(INFORMATION SUPPLIED)

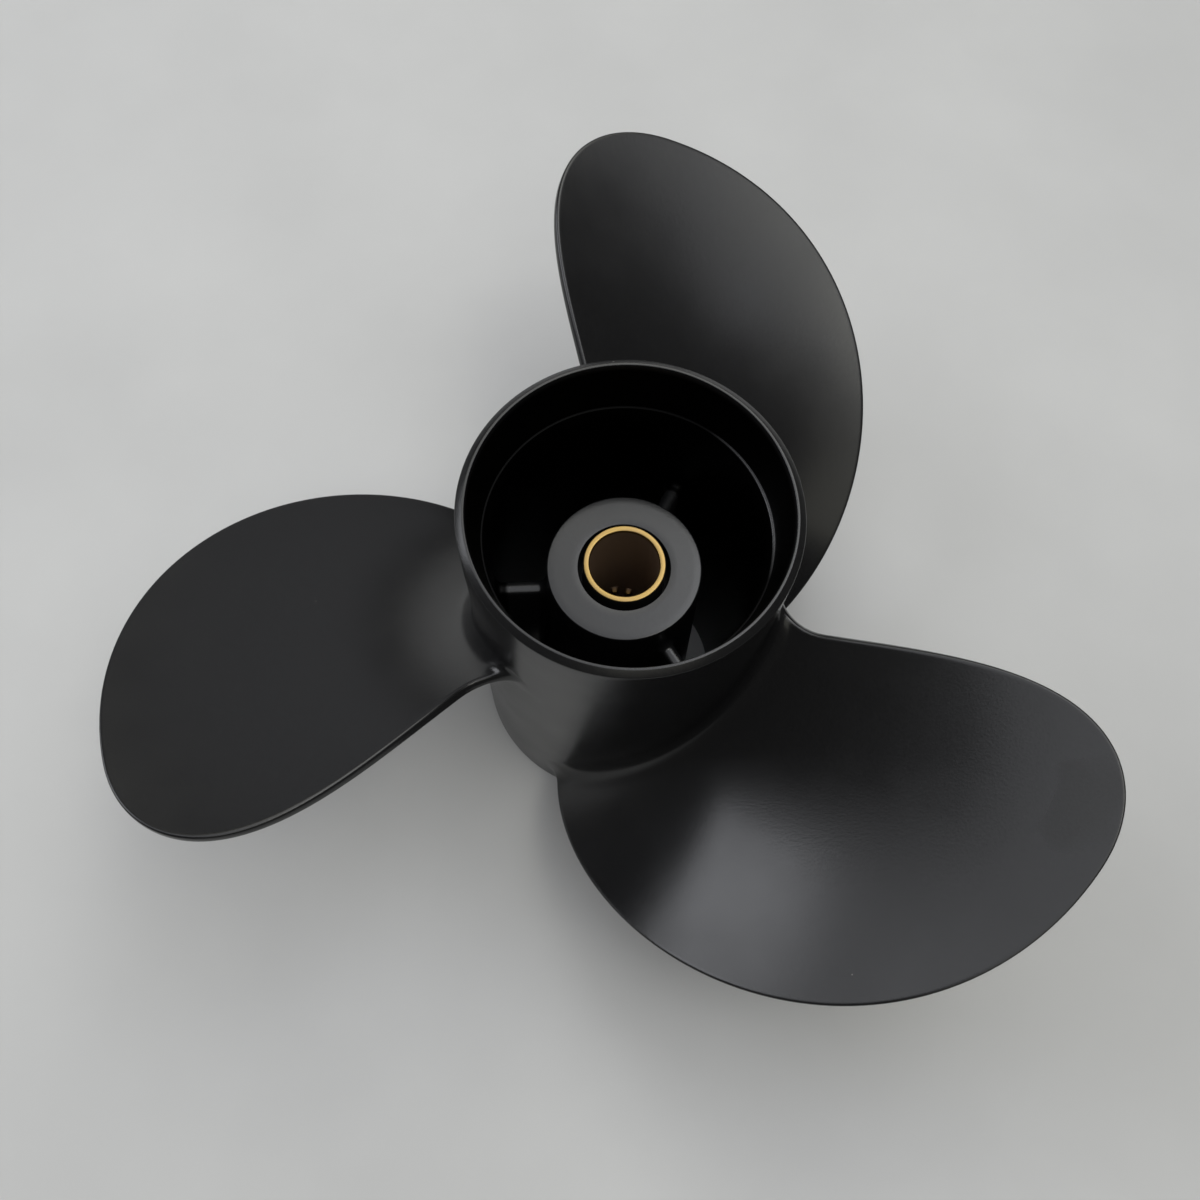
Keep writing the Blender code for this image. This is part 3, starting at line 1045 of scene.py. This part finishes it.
# %% Light
DAYLIGHT = (0.97, 0.99, 1.04)
LAMPLIGHT = (1.02, 1.01, 0.88)
ROOM_COLOUR = (1.0, 0.98, 0.94, 1.0)
ROOM_GLOW = 0.062

# name, azimuth and elevation in degrees, distance, width and height in m, brightness, colour
SOFTBOXES = (
    ("ceiling", 45, 84, 1.5, 1.70, 1.70, 1.30, DAYLIGHT),
    ("lamp_near", 340, 70, 1.8, 0.45, 0.45, 3.80, LAMPLIGHT),
    ("lamp_right", 20, 68, 1.8, 0.45, 0.45, 1.80, LAMPLIGHT),
    ("lamp_far", 60, 68, 1.8, 0.45, 0.45, 2.40, DAYLIGHT),
    ("window", 168, 32, 1.8, 0.85, 1.05, 3.45, DAYLIGHT),
    ("window_top", 172, 56, 1.8, 0.90, 0.50, 0.70, DAYLIGHT),
    ("far_wall", 95, 22, 1.8, 2.20, 1.00, 0.35, DAYLIGHT),
    ("far_wall_top", 90, 55, 1.8, 1.40, 0.60, 1.60, LAMPLIGHT),
    ("near_wall", 290, 50, 1.8, 1.20, 0.80, 0.73, LAMPLIGHT),
)


def softbox(name, azimuth, elevation, distance, width, height, brightness, colour):
    """A rectangular area light that faces the propeller."""
    data = bpy.data.lights.new(name, "AREA")
    data.shape = "RECTANGLE"
    data.size = width
    data.size_y = height
    data.color = colour
    data.energy = math.pi * brightness * width * height
    light = bpy.data.objects.new(name, data)
    flat = math.cos(math.radians(elevation)) * distance
    light.location = (
        flat * math.cos(math.radians(azimuth)),
        flat * math.sin(math.radians(azimuth)),
        math.sin(math.radians(elevation)) * distance,
    )
    light.rotation_euler = light.location.to_track_quat("Z", "Y").to_euler()
    bpy.context.scene.collection.objects.link(light)
    return light


lights = [softbox(*box) for box in SOFTBOXES]
world = bpy.data.worlds.new("room")
world.use_nodes = True
walls = world.node_tree.nodes["Background"]
walls.inputs["Color"].default_value = ROOM_COLOUR
walls.inputs["Strength"].default_value = ROOM_GLOW
bpy.context.scene.world = world
bpy.context.scene.view_settings.view_transform = "Standard"
print(f"{len(lights)} softboxes, {sum(light.data.energy for light in lights):.0f} W in all")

(REQUIREMENT) Extract the first line above and each line after it up to and including the one with "ROOM_GLOW = 0.062", please, exactly and with nothing else.

(SOLUTION TO THIS PROBLEM)
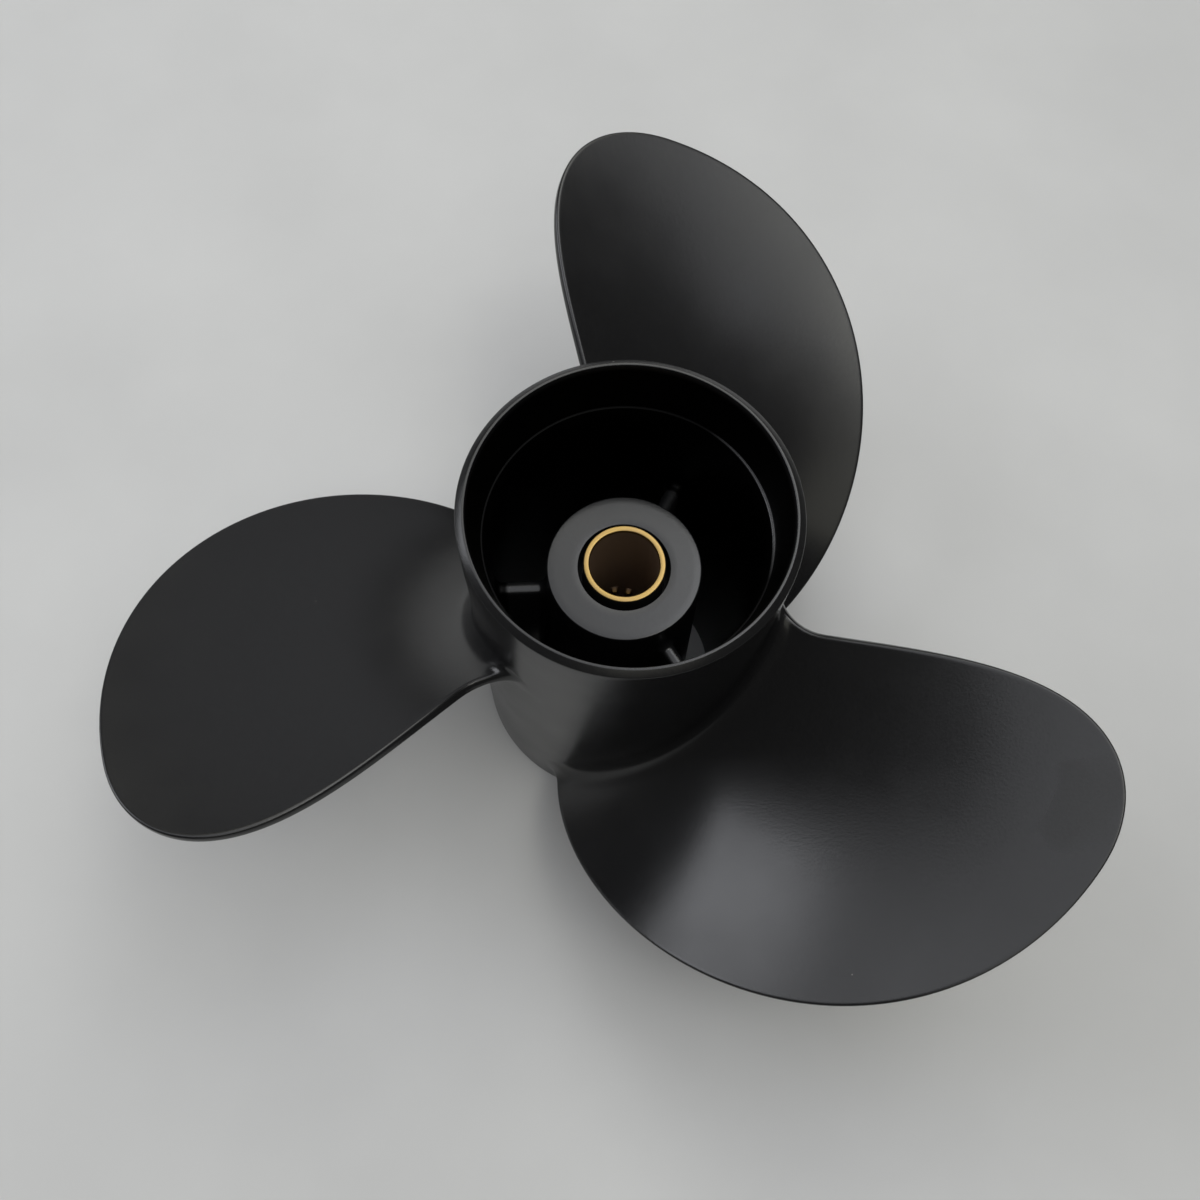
Keep writing the Blender code for this image. This is part 3, starting at line 1045 of scene.py. This part finishes it.
# %% Light
DAYLIGHT = (0.97, 0.99, 1.04)
LAMPLIGHT = (1.02, 1.01, 0.88)
ROOM_COLOUR = (1.0, 0.98, 0.94, 1.0)
ROOM_GLOW = 0.062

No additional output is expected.